WRITTEN INSTRUCTION
Only the lines from the start of the data through the one containing "return cut(f, ball(p, CRUMB, 0.16), 0.03)" belong in your answer; return them exactly.

============================================================

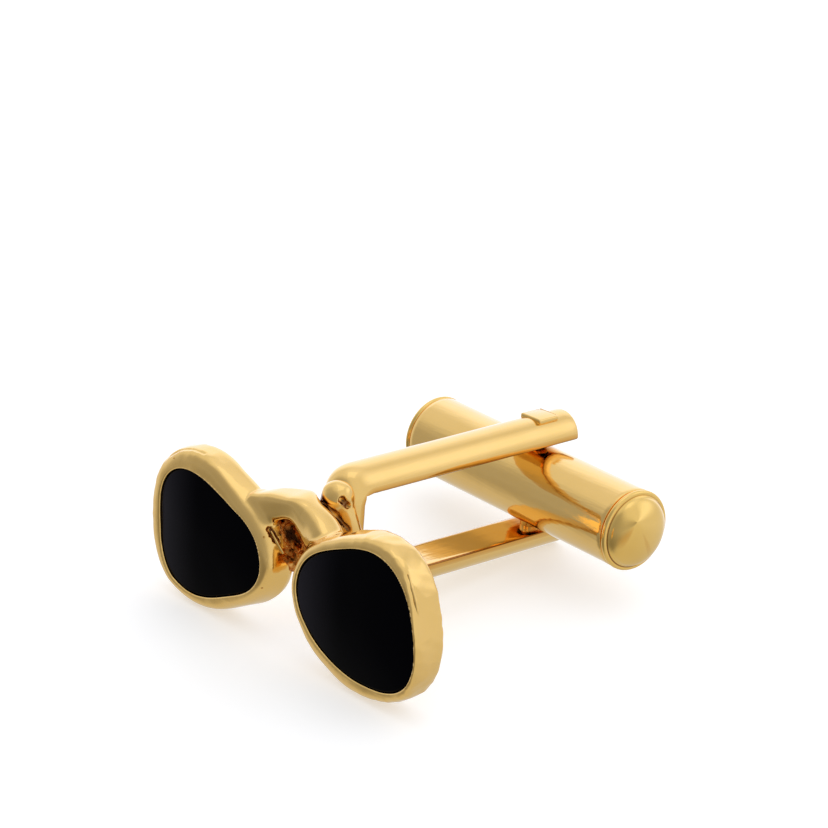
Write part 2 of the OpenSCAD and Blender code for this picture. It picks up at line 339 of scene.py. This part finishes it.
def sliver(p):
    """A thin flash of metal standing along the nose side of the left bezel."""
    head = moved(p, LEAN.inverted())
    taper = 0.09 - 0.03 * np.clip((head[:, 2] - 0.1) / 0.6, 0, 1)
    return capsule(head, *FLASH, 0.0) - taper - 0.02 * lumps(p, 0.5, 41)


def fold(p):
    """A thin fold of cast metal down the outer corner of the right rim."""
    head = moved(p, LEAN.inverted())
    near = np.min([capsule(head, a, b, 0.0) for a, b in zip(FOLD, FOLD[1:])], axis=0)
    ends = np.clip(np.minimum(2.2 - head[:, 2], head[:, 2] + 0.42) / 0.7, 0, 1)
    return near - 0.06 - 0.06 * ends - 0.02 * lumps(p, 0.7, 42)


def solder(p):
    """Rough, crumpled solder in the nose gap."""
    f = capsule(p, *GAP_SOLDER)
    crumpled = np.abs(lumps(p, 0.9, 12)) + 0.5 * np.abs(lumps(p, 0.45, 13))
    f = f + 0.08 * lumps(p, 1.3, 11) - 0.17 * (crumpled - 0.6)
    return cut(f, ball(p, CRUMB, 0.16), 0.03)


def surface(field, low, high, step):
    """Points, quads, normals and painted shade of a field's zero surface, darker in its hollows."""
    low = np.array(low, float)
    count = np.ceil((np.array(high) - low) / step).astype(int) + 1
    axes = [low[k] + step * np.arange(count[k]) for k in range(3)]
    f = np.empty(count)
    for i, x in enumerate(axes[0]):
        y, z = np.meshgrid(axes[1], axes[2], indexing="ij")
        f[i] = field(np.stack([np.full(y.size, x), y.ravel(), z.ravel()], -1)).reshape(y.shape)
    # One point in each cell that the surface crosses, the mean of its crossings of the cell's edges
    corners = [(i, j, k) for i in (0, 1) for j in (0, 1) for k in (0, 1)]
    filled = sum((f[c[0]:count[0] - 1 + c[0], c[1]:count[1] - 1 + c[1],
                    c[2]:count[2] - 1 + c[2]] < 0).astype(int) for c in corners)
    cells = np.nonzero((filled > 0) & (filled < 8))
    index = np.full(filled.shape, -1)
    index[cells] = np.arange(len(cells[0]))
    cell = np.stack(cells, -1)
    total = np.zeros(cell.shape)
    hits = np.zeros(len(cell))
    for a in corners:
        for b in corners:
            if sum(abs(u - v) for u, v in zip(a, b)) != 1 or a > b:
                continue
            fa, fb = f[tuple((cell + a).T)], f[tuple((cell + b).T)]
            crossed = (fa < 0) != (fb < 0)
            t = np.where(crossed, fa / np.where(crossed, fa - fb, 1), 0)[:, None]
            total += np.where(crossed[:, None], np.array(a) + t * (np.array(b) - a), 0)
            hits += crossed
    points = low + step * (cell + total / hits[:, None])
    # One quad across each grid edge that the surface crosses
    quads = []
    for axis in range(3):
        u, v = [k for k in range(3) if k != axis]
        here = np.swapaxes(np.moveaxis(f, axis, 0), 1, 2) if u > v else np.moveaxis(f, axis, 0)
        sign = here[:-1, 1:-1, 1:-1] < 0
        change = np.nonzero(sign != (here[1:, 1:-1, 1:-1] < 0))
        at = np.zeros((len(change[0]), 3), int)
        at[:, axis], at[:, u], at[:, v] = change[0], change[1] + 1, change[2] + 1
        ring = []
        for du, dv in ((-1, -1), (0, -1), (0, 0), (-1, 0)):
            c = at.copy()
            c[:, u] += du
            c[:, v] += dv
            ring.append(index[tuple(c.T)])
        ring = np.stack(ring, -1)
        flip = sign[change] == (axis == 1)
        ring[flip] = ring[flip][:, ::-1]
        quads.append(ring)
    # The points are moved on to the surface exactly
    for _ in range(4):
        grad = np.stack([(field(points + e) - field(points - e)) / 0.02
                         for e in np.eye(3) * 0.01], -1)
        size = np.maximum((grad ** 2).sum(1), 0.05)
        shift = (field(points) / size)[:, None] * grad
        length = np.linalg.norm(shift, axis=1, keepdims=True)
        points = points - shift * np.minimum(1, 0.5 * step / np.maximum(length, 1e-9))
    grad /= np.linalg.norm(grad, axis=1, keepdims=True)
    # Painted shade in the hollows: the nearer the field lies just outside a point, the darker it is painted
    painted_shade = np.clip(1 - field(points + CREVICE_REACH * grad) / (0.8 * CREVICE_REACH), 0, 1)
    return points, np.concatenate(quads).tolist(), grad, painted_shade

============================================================

THE COMPLETED TASK
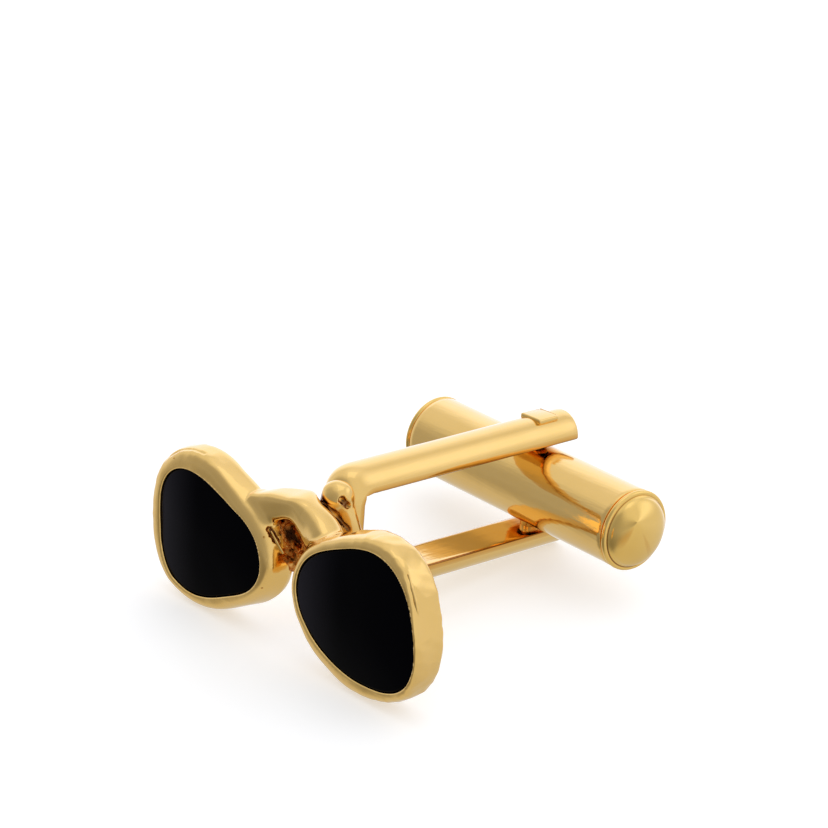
Write part 2 of the OpenSCAD and Blender code for this picture. It picks up at line 339 of scene.py. This part finishes it.
def sliver(p):
    """A thin flash of metal standing along the nose side of the left bezel."""
    head = moved(p, LEAN.inverted())
    taper = 0.09 - 0.03 * np.clip((head[:, 2] - 0.1) / 0.6, 0, 1)
    return capsule(head, *FLASH, 0.0) - taper - 0.02 * lumps(p, 0.5, 41)


def fold(p):
    """A thin fold of cast metal down the outer corner of the right rim."""
    head = moved(p, LEAN.inverted())
    near = np.min([capsule(head, a, b, 0.0) for a, b in zip(FOLD, FOLD[1:])], axis=0)
    ends = np.clip(np.minimum(2.2 - head[:, 2], head[:, 2] + 0.42) / 0.7, 0, 1)
    return near - 0.06 - 0.06 * ends - 0.02 * lumps(p, 0.7, 42)


def solder(p):
    """Rough, crumpled solder in the nose gap."""
    f = capsule(p, *GAP_SOLDER)
    crumpled = np.abs(lumps(p, 0.9, 12)) + 0.5 * np.abs(lumps(p, 0.45, 13))
    f = f + 0.08 * lumps(p, 1.3, 11) - 0.17 * (crumpled - 0.6)
    return cut(f, ball(p, CRUMB, 0.16), 0.03)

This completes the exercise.